3つ目は、最もひどい間違いというか身勝手なことだが、数回優勝したことで名誉は挽回されたことをもって撤退することを決め、エンジン供給しているF1参戦者(この場合はレッドブル)に非常な不利益を与え、そしてこのような身勝手な会社だという事を公にしたことだ。

その上、優秀なエンジニアの多くをF1の他チームに移籍されられてしまうかもしれない。現状F1でがんばっているエンジニアの中には、F1の為にホンダに入った者もいただろうし、チャンピオンを取るという本来の目的をかなえずに、他の仕事に回れといわれても納得できない者もいるだろう。その上性能がある程度証明できたという事は、そのエンジニアの性能も評価されるという事でもあり、それなりのオファーもあるだろう。

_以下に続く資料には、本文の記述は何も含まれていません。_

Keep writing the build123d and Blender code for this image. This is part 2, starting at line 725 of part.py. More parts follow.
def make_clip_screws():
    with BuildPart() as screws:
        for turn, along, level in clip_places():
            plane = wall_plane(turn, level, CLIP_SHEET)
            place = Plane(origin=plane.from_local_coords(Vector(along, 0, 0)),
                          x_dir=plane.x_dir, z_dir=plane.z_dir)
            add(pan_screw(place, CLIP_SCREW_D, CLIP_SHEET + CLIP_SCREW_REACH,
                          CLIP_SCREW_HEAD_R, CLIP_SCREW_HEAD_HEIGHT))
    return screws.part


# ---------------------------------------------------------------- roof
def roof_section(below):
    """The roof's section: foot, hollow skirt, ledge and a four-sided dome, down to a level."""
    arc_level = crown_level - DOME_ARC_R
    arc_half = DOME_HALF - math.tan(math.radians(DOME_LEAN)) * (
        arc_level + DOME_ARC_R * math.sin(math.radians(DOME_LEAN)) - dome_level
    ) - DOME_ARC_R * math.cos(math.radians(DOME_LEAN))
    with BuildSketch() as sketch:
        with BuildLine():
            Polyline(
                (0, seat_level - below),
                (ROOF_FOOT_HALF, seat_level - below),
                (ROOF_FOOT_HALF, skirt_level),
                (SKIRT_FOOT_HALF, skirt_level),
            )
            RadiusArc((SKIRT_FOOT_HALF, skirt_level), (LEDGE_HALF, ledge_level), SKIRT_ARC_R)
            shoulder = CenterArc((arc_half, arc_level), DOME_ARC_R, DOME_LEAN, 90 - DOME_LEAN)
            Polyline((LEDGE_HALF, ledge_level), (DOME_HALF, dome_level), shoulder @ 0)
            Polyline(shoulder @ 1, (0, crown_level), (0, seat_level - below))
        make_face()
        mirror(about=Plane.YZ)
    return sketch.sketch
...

また、F1への昇格が噂されている角田への影響も大きい。角田はホンダだけではなく、レッドブルの支援プログラムも受けている。実力でF1に上がれるからホンダの撤退とは無関係だという人もいる。しかし、F1パイロットは、実力だけではなれないのが現実だ。世の中た実力が有っても、F1パイロットになれない、もしくはその地位を失くしてしまうドライバーはざらにいる。2つの会社から支援を受けているのと、1つだけになるのは全然違うだろう。もちろん、F2でチャンピオンになれば、その可能性は高くなるのは間違いない。しかし、それはF1でもそうだが、ドライバーの実力だけでは取れない。チーム力も必要だ。だから、1つでも多くの支援者が必要なのだ。その点では、ホンダの功罪は大きいと言わざる負えない。

レッドブルも、他メーカーからエンジンを供給してもらう事になればエンジン代金を支払わなくてはならない。ならば、ホンダに続けてもらうために、代金をしはらうか、優勝1回に付きいくらのボーナスを支払うなどの契約はできなかったのだろうか。ホンダが嫌がったのか、レッドブルが代金を支払ってまで維持するものではないと思ったのかは不明だが。だが、続けてもらうのには有償とするのが一番だ。代金を取っておいて、辞めますは、それこそ無責任だからだ。そういう意味では、無償提供を受けたことで、勝手な撤退を飲む羽目になったともいえる。


再来年からは、何を楽しみにF1をみればいいのかわからなくなって来た。寂しいことこの上ない。

F1を見るモチベーションが下がってくるファンへの影響度がもしかすると一番大きい撤退劇だったかもしれない。